Sunday, March 19, 2006

Romance Magicians -- Reawakening that stubborn muse

Romance Magicians

We've talked about what inspires you to write. But, lets talk about what you do when you just can't write. Your muse is happily sleeping away and your sit at your computer, staring at a blank screen, struggling for every word or phrase.

How do you bring her back?

For me, it's a long drive (which with gas prices can be a little too expensive) or window shopping. Something that frees my mind from having to think about writing or not writing. Sometimes it's just forcing the words on the page -- making myself do it. It kind of feels like peanut butter of the brain -- all gumpy and lumpy. But then, suddenly, something lets loose and I'm at it again.
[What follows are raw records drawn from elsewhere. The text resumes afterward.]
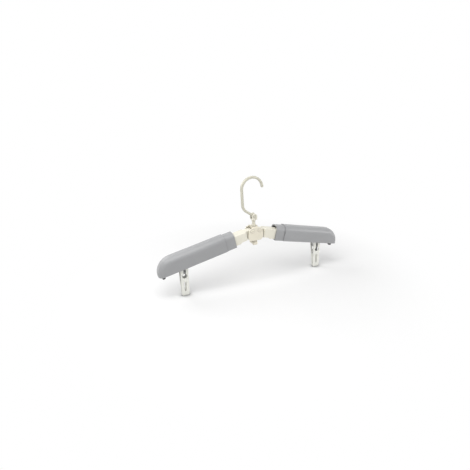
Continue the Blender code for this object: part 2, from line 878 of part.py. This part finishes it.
def make_catch(side, name, parent):
    """The dark catch near the tip: a foot below the floor and a stem with a head above it."""
    middle = -catch_forward
    place = side * catch_place(side)
    foot = prism(
        rounded_outline(
            [
                (place - catch_length / 2, middle - catch_width / 2),
                (place + catch_length / 2, middle - catch_width / 2),
                (place + catch_length / 2, middle + catch_width / 2),
                (place - catch_length / 2, middle + catch_width / 2),
            ],
            catch_corner,
        ),
        underside - catch_drop,
        underside - gap,
        "Z",
    )
    rounded_rim(foot, "z", underside - catch_drop, edge_round)
    head_bottom = underside + sleeve_floor + gap
    half_length = catch_stem_length / 2
    half_width = catch_stem_width / 2
    stem = block(
        (place - half_length, middle - half_width, underside - catch_drop / 2),
        (place + half_length, middle + half_width, head_bottom + catch_flange / 2),
    )
    lip = catch_flange / 2
    head = block(
        (place - half_length - lip, middle - half_width - lip, head_bottom),
        (place + half_length + lip, middle + half_width + lip, head_bottom + catch_flange),
    )
    return finish(joined(foot, stem, head), name, "dark_catch", parent)


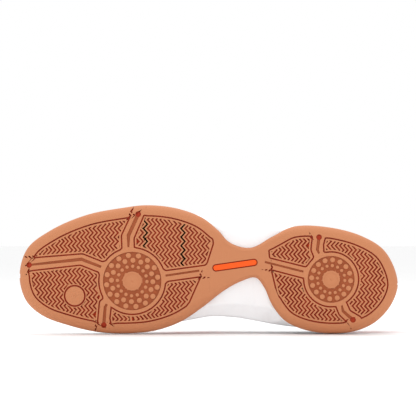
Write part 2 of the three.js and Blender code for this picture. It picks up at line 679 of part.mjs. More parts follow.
function addSole() {
  const shankRing = closedRing([[18, 2], [10, 14], [-35, 15], [-78, 13], [-84, -4], [-78, -20], [-35, -17], [10, -13]], 48);
  const shank = slab(shankRing, (x) => floorHeight(x) - 1.7, (x) => floorHeight(x) - 0.2);
  const shankPocket = slab(offsetRing(shankRing, GAP), (x) => floorHeight(x) - 2, (x) => floorHeight(x) + 2);
  const cup = dome(LAYER.sole).intersect(wideSlab(floorHeight, () => HIGH));
  const seat = stationLoft(outsoleRing, (x, inner, outer) => {
    return outsoleSection(x, inner, outer).map(([y, z]) => [y, z + GAP]);
  });
  const midsole = stationLoft(outsoleRing, midsoleSection).subtract(seat).subtract(cup).subtract(shankPocket);
  add('outsole', makeOutsole(), GUM, 0.6);
  add('outsole_inlay', makeInlay(), ORANGE, 0.5);
  add('midsole', midsole, WHITE, 0.55);
  add('shank', shank, 0x30302f, 0.4);
  const boardTop = (x) => floorHeight(x) + GAP + BOARD_THICK;
  add('strobel_board', slab(offsetRing(featherRing, -1.2), (x) => floorHeight(x) + GAP, boardTop), CLOTH, 0.9);
  const sockRing = offsetRing(featherRing, -2);
  const sockTop = (x) => boardTop(x) + GAP + SOCK_THICK;
  add('sockliner', slab(sockRing, (x) => boardTop(x) + GAP, sockTop), RED, 0.9);
}

function addUpper() {
  const lining = makeLining();
  const frontShell = shellLayer.intersect(vampLine(0));
  const rearShell = shellLayer.subtract(vampLine(-0.4));
  const overlays = makeOverlays();
  add('vamp_lining', lining.intersect(vampLine(0)), CLOTH, 0.9);
  add('quarter_lining', lining.subtract(vampLine(-0.4)), CLOTH, 0.9);
  add('collar_padding', makeCollarPadding(), FOAM, 1);
  add('toe_puff', makeStiffener(toePuffSide.intersect(sidePrism([[112.4, -30], [104.4, 90], [200, 90], [200, -30]]))), FOAM, 0.7);
  add('heel_counter', makeStiffener(counterSide(0)), 0xd8d2c0, 0.5);
  add('vamp', frontShell, WHITE, 0.55);
  add('quarter_lateral', rearShell.intersect(outerHalf), WHITE, 0.55);
  add('quarter_medial', rearShell.intersect(innerHalf), WHITE, 0.55);
  add('toe_cap', overlays.toe_cap, WHITE, 0.5);
  add('heel_overlay', overlays.heel_overlay, RED, 0.5);
  add('eyestay_lateral', overlays.eyestay.outer, WHITE, 0.5);
  add('eyestay_medial', overlays.eyestay.inner, WHITE, 0.5);
  add('saddle_lateral', overlays.saddle.outer, RED, 0.5);
  add('saddle_medial', overlays.saddle.inner, RED, 0.5);
  add('base_band_lateral', overlays.base_band.outer, RED, 0.5);
  add('base_band_medial', overlays.base_band.inner, RED, 0.5);
  add('heel_loop', makeHeelLoop(), RED, 0.8);
}

function addTongue() {
  add('tongue', makeTongueLayer(TONGUE.face), WHITE, 0.6);
  add('tongue_foam', makeTongueLayer(TONGUE.foam), FOAM, 1);
  add('tongue_lining', makeTongueLayer(TONGUE.lining), CLOTH, 0.9);
  add('tongue_label', makeTongueLayer([-0.3, 0.5], 7, [4, -14]), RED, 0.6);
  add('tongue_gusset_lateral', makeGusset(1), CLOTH, 0.9);
  add('tongue_gusset_medial', makeGusset(-1), CLOTH, 0.9);
}

function addLace() {
  const outer = strandRoute(1);
  const inner = strandRoute(-1);
  add('lace', cordLoft([...outer.slice().reverse(), ...inner], LACE_RADIUS, 5), WHITE, 0.9);
  add('aglet_lateral', makeAglet(outer.at(-1), outer.at(-2)), 0xffffff, 0.3);
  add('aglet_medial', makeAglet(inner.at(-1), inner.at(-2)), 0xffffff, 0.3);
}

addSole();
addUpper();
addTongue();
addLace();

export default shoe;
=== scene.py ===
"""A left court shoe: gum rubber tread, moulded midsole, leather upper, tongue and lace.

Everything is in metres in the shoe's own frame: +X toe, +Y outer side, +Z up from the ground.
Sizes of the shoe are in millimetres and are scaled once, when a mesh is made. Those of the stage
and of the lace lines are in metres.
"""

import logging
import math
from dataclasses import dataclass
from enum import Enum
from typing import Callable, Iterable, Sequence

import bmesh
import bpy
import numpy as np
from mathutils import Matrix, Vector
from mathutils.bvhtree import BVHTree


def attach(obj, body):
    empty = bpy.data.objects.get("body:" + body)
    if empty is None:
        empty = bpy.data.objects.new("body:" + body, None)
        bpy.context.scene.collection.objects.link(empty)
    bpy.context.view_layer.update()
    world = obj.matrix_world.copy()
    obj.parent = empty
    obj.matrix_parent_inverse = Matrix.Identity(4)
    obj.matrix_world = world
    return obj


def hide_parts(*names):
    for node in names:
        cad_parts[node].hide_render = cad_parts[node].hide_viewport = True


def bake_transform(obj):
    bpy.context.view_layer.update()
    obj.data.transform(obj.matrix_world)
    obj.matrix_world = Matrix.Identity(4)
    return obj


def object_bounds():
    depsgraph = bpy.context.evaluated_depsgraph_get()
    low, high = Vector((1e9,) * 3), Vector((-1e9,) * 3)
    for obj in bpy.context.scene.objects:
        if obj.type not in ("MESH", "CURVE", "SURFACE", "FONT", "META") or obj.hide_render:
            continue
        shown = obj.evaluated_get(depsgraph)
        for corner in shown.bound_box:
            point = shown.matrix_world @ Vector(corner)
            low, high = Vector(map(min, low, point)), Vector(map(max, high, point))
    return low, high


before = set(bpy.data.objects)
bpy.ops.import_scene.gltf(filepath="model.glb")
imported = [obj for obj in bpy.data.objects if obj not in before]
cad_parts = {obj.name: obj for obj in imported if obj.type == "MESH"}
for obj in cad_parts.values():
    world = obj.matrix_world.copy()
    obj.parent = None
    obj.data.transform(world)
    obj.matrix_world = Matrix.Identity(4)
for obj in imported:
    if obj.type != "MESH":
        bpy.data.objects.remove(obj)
CAD_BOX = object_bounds()
LOG = logging.getLogger("court_shoe")

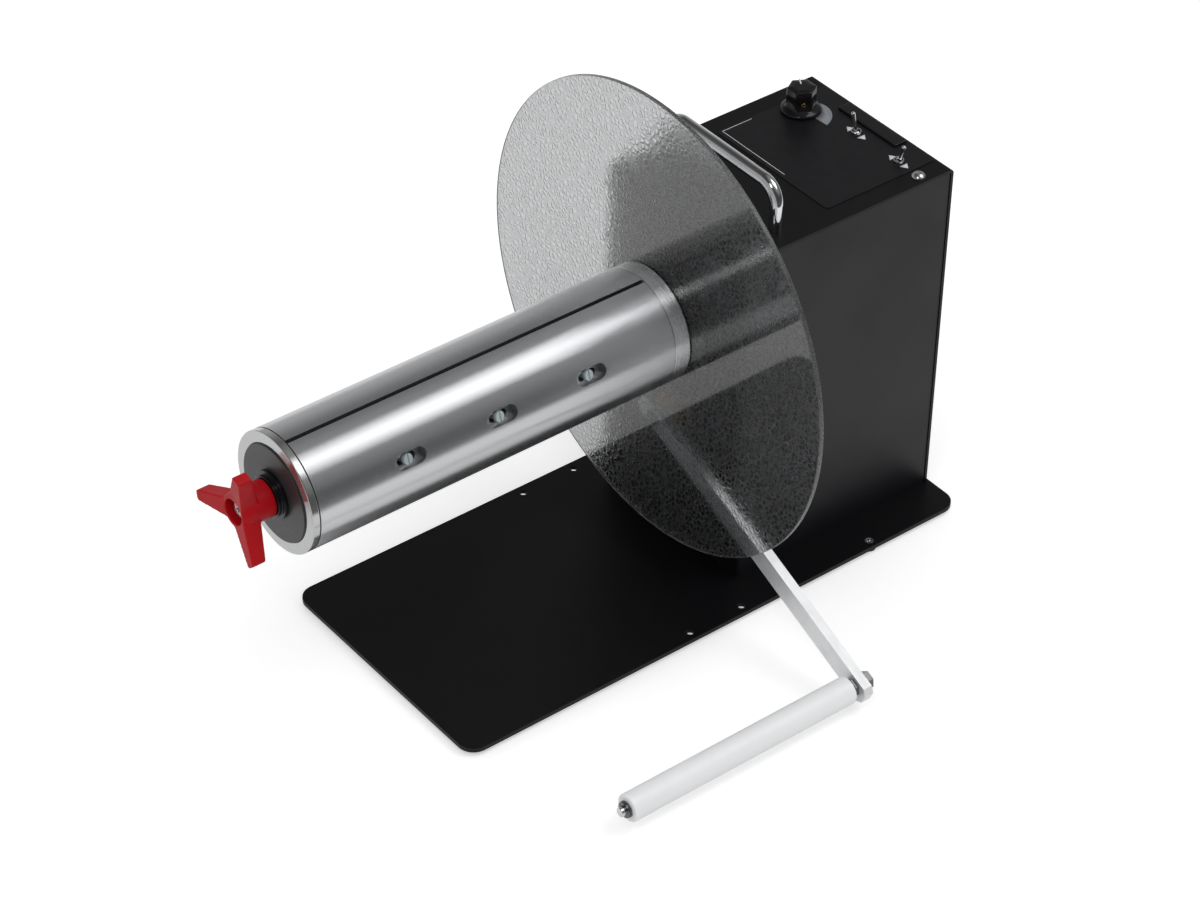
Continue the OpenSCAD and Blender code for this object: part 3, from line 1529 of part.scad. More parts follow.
base_plate();
rubber_feet();
rear_foot_screws();
box_cover();
right_side_panel();
left_side_panel();
top_screws();
base_screws();
front_plate();
bearing_block();
bearing_block_screws();
ball_bearings();
carry_handle();
handle_screws();
control_overlay();
badge_plate();
torque_potentiometer();
toggle_switches();
motor_bracket();
gear_motor();
motor_screws();
control_board();
board_standoffs();
power_inlet();
arm_bush();
stop_pins();
arm_position_sensor();
arm_return_spring();
main_shaft();
bearing_inner_rings();
chuck_rear_ring();
chuck_front_ring();
flange_gasket();
flange_disc();
flange_hub();
flange_screws();
spindle_gear();
end_disc();
thrust_collar();
wing_knob();
draw_screw();
knob_screw();
wedge_core();
draw_nut();
cross_pin();
shell_screws();
chuck_shell_1();
chuck_shell_2();
chuck_shell_3();
tension_arm();
arm_shaft();
roller_shaft();
arm_fasteners();
guide_roller();
torque_knob();
torque_knob_shaft();
direction_toggle();
torque_toggle();
motor_pinion();
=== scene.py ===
"""Looks of a powered label unwinder: expanding chuck, clear side flange, tension arm and drive box.

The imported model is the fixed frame. X runs to the right, Y to the back and Z up. Sizes in the
classes are millimetres; meshes are handed over in metres. Every piece takes its place from the
nodes of the frame.
"""
import functools
import json
import logging
import math
from collections.abc import Iterable, Sequence
from dataclasses import dataclass
from enum import Enum

import bmesh
import bpy
from mathutils import Matrix, Vector

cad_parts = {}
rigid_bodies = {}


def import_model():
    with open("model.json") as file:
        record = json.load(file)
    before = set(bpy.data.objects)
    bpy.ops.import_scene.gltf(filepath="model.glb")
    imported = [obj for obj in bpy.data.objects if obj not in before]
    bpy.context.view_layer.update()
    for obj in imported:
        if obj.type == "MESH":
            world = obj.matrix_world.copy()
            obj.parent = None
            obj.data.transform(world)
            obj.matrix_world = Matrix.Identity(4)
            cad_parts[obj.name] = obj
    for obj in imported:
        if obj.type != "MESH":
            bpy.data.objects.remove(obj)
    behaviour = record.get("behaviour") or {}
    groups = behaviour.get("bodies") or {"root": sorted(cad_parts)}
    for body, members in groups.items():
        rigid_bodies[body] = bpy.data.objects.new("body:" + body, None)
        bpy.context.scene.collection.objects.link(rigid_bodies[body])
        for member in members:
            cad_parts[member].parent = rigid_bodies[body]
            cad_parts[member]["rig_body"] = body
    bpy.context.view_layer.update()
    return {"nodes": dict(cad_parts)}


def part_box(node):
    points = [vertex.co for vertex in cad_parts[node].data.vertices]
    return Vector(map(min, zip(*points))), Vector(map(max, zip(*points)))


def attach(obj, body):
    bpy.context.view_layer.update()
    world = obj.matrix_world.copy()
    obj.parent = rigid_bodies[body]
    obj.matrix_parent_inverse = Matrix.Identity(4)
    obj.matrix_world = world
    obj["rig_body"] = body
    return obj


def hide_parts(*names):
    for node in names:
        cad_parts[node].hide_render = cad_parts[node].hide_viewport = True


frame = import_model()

LOG = logging.getLogger("unwinder")
MM = 0.001

Colour = tuple[float, float, float]
Corner = tuple[float, float, float]


# Node graphs and finishes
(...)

So what do you do to reestablish that creativity and ignite that spark? What gets your motor running again?

Friday, March 17, 2006

Welcome to the Romance Magicians' Blog


I figured we needed to start the blog off right. You may recognize Luke. He helped me entertain some published authors while I did my presentation to a group of unpublished authors. Men do inspire us women. I know I write because I enjoy so many things about men. A man's eyes can tell a woman so much about him. If he's hurting inside or thinking of something naughty. What inspires you to write?